» **Records supplied**
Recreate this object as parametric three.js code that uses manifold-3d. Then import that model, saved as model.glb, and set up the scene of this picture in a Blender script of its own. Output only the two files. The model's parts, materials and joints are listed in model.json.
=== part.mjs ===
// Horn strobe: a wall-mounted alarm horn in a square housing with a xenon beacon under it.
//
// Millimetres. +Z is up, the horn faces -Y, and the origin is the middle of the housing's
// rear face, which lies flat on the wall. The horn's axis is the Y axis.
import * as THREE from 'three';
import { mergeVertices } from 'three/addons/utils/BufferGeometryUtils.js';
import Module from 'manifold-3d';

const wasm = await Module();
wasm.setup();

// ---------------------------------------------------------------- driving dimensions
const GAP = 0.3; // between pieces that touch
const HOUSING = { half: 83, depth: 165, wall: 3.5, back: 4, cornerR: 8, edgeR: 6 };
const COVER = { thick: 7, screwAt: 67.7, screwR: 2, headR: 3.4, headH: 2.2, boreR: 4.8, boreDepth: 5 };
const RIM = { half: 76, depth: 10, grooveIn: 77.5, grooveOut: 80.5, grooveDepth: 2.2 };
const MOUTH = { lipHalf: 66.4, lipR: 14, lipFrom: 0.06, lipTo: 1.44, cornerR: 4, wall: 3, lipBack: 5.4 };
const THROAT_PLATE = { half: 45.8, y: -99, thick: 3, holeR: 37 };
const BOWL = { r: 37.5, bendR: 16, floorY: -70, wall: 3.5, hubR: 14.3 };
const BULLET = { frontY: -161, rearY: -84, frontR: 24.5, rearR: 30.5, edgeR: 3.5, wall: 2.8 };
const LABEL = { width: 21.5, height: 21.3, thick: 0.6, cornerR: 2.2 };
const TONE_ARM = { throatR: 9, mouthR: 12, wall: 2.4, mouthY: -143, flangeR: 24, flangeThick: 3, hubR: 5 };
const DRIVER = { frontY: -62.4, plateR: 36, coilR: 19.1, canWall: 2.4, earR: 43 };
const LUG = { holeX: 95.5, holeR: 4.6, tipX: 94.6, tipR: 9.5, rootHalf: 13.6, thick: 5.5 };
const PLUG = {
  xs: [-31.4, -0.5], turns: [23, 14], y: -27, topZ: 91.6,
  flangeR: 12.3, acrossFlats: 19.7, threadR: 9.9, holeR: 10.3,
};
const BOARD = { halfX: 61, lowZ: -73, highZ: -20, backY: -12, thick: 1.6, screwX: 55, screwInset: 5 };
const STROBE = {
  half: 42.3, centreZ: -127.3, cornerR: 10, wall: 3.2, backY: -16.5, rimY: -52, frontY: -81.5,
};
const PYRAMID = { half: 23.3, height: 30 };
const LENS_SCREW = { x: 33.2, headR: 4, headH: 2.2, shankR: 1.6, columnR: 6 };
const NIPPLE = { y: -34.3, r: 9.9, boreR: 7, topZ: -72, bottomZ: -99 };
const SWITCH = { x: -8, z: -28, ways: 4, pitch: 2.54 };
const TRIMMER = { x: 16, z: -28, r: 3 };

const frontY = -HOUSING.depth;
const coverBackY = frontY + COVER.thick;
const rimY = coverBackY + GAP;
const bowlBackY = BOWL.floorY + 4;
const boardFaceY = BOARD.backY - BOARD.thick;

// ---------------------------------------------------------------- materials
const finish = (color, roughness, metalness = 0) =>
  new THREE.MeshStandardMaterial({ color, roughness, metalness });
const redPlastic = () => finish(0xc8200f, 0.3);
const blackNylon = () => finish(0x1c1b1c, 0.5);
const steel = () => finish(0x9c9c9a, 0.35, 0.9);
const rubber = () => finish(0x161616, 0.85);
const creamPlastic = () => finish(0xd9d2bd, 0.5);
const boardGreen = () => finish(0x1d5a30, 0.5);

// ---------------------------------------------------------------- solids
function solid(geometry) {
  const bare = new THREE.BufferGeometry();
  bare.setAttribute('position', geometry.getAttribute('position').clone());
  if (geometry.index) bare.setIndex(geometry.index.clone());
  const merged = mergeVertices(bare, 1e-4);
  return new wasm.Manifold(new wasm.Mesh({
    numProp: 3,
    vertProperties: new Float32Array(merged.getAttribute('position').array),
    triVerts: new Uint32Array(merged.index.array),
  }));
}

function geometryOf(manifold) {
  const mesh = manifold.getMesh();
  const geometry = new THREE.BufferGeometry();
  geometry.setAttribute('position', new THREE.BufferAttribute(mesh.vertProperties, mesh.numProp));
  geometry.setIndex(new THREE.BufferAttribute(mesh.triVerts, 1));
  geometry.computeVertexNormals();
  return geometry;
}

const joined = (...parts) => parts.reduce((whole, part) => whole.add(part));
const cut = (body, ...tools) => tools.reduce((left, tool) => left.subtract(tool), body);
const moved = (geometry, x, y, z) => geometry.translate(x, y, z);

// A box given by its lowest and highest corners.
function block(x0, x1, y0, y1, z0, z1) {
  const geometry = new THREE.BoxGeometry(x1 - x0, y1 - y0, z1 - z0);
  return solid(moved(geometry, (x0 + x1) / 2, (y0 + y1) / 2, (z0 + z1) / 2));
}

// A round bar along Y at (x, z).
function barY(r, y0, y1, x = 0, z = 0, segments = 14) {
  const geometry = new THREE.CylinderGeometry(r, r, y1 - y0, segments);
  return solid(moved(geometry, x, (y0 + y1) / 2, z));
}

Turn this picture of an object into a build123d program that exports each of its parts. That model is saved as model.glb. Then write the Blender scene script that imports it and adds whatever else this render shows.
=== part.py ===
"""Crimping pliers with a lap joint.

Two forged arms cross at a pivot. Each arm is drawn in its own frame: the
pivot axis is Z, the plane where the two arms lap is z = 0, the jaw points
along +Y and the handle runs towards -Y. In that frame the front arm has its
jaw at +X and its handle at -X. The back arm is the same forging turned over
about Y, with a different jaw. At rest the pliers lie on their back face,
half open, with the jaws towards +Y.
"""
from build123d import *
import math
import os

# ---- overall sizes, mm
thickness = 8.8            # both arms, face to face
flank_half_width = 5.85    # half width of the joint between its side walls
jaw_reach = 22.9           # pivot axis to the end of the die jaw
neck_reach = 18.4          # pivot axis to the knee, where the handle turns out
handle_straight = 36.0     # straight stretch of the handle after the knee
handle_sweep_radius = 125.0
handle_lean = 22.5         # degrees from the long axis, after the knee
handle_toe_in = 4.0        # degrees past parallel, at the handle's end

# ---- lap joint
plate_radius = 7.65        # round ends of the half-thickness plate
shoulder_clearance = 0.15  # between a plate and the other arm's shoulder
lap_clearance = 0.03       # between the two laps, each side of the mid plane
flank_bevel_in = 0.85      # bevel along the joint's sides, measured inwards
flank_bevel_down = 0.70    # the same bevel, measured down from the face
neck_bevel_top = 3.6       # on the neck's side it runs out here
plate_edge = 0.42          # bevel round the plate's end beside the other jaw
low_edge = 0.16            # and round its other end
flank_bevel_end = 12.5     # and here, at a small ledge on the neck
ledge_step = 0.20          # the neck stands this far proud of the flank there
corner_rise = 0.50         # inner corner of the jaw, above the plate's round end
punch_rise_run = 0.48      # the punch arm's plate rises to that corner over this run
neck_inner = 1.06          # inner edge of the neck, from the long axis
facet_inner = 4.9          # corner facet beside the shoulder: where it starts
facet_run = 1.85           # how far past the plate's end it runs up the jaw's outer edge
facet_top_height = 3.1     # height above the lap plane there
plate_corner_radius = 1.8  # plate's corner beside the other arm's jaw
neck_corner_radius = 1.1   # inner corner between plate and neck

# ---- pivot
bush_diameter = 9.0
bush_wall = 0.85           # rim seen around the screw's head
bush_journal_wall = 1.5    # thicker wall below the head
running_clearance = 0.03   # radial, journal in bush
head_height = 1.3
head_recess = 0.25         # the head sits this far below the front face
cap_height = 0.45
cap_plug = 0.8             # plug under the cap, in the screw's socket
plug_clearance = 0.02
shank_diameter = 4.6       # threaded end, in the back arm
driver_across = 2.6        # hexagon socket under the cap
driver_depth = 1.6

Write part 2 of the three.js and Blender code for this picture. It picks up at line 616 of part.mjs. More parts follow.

» **Objective**
Above are the records; from them, give again exactly the lines from the one containing "Turn this picture" to the one containing "a lap joint.", both lines included, and nothing more.

» **Answer for the task**
Turn this picture of an object into a build123d program that exports each of its parts. That model is saved as model.glb. Then write the Blender scene script that imports it and adds whatever else this render shows.
=== part.py ===
"""Crimping pliers with a lap joint.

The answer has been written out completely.